● INFORMATION SHOWN
--- start ---

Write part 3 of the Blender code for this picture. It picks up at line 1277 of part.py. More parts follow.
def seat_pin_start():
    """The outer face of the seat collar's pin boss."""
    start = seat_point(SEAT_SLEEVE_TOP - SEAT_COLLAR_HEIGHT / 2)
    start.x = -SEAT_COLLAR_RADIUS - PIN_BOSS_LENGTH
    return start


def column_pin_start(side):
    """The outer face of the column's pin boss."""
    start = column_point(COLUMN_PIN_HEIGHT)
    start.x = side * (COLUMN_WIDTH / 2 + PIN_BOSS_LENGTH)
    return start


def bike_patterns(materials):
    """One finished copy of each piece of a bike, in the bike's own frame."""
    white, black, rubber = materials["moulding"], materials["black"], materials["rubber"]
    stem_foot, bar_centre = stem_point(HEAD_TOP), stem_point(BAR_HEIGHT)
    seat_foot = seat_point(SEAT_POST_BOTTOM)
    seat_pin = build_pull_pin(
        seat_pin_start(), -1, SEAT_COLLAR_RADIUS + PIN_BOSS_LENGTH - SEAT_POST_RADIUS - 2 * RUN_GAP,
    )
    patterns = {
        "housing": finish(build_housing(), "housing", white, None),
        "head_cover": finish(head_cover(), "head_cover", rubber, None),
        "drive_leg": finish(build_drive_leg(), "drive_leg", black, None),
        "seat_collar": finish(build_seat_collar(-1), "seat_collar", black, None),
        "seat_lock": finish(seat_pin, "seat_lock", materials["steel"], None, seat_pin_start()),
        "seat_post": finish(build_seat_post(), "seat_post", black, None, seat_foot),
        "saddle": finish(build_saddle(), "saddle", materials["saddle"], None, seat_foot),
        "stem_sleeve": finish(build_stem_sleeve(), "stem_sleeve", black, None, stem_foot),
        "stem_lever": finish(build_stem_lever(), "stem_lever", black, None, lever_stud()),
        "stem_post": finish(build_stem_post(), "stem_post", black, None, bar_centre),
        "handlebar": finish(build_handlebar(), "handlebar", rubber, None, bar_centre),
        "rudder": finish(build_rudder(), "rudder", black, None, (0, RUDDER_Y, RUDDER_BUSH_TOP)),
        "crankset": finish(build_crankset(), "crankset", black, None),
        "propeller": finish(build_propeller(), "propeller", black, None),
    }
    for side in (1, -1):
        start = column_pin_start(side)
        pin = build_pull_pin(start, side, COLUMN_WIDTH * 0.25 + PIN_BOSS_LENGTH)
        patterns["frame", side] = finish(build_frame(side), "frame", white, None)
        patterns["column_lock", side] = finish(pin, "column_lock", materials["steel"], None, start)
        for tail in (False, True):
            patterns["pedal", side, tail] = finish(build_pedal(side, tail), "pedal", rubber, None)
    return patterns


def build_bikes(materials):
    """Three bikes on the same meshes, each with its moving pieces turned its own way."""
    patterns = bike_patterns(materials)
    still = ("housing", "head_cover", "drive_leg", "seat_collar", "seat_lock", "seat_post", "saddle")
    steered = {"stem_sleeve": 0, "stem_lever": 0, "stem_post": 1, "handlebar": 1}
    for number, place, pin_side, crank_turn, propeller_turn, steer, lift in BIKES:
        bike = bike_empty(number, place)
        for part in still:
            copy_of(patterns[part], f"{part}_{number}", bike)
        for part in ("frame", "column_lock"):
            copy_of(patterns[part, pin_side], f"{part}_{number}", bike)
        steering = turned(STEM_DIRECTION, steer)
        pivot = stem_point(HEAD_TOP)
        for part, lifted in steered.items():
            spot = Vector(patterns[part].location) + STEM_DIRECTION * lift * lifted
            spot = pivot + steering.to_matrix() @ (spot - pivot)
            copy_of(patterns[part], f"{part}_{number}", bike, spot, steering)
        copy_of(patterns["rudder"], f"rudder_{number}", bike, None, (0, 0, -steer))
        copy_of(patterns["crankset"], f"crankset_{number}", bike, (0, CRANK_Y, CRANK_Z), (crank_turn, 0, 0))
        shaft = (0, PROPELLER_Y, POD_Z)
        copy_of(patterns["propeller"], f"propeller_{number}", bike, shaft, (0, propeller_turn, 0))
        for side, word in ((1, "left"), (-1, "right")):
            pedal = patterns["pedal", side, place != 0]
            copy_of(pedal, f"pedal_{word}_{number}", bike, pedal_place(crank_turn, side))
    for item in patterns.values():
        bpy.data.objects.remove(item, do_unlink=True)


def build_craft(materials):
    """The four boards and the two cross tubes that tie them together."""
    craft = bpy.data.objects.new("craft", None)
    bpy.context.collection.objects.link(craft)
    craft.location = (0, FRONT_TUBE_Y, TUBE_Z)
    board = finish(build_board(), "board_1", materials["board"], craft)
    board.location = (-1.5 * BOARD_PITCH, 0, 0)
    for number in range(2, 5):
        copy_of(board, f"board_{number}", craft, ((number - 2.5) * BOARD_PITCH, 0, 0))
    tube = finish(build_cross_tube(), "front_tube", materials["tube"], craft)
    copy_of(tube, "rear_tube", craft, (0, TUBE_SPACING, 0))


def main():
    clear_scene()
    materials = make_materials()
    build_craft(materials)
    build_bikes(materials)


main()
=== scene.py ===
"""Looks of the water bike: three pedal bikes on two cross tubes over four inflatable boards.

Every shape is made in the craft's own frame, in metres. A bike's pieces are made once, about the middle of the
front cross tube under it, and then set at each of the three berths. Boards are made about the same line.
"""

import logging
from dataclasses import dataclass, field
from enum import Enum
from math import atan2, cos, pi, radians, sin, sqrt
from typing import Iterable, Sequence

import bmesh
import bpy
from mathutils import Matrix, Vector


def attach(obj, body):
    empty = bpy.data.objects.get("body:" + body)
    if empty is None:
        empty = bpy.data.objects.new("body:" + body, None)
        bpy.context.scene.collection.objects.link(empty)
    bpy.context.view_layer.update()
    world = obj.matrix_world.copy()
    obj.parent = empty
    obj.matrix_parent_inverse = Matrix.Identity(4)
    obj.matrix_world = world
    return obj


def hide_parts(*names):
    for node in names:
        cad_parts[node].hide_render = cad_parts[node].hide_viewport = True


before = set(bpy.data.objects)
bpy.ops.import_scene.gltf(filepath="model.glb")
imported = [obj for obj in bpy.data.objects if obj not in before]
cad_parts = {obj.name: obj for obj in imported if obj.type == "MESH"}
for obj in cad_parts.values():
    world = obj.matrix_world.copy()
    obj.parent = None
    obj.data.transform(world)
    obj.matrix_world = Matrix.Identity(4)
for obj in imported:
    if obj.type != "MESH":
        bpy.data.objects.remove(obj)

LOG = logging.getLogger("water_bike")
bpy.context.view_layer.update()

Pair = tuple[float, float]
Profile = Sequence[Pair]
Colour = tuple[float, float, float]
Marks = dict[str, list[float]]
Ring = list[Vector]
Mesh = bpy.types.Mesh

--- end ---

● WORK TO DO
Exactly reproduce the stretch from the line with "shaft = (0, PROPELLER_Y, POD_Z)" through the line with "obj.matrix_world = world", including both ends and nothing else.

● FINISHED EXERCISE
        shaft = (0, PROPELLER_Y, POD_Z)
        copy_of(patterns["propeller"], f"propeller_{number}", bike, shaft, (0, propeller_turn, 0))
        for side, word in ((1, "left"), (-1, "right")):
            pedal = patterns["pedal", side, place != 0]
            copy_of(pedal, f"pedal_{word}_{number}", bike, pedal_place(crank_turn, side))
    for item in patterns.values():
        bpy.data.objects.remove(item, do_unlink=True)


def build_craft(materials):
    """The four boards and the two cross tubes that tie them together."""
    craft = bpy.data.objects.new("craft", None)
    bpy.context.collection.objects.link(craft)
    craft.location = (0, FRONT_TUBE_Y, TUBE_Z)
    board = finish(build_board(), "board_1", materials["board"], craft)
    board.location = (-1.5 * BOARD_PITCH, 0, 0)
    for number in range(2, 5):
        copy_of(board, f"board_{number}", craft, ((number - 2.5) * BOARD_PITCH, 0, 0))
    tube = finish(build_cross_tube(), "front_tube", materials["tube"], craft)
    copy_of(tube, "rear_tube", craft, (0, TUBE_SPACING, 0))


def main():
    clear_scene()
    materials = make_materials()
    build_craft(materials)
    build_bikes(materials)


main()
=== scene.py ===
"""Looks of the water bike: three pedal bikes on two cross tubes over four inflatable boards.

Every shape is made in the craft's own frame, in metres. A bike's pieces are made once, about the middle of the
front cross tube under it, and then set at each of the three berths. Boards are made about the same line.
"""

import logging
from dataclasses import dataclass, field
from enum import Enum
from math import atan2, cos, pi, radians, sin, sqrt
from typing import Iterable, Sequence

import bmesh
import bpy
from mathutils import Matrix, Vector


def attach(obj, body):
    empty = bpy.data.objects.get("body:" + body)
    if empty is None:
        empty = bpy.data.objects.new("body:" + body, None)
        bpy.context.scene.collection.objects.link(empty)
    bpy.context.view_layer.update()
    world = obj.matrix_world.copy()
    obj.parent = empty
    obj.matrix_parent_inverse = Matrix.Identity(4)
    obj.matrix_world = world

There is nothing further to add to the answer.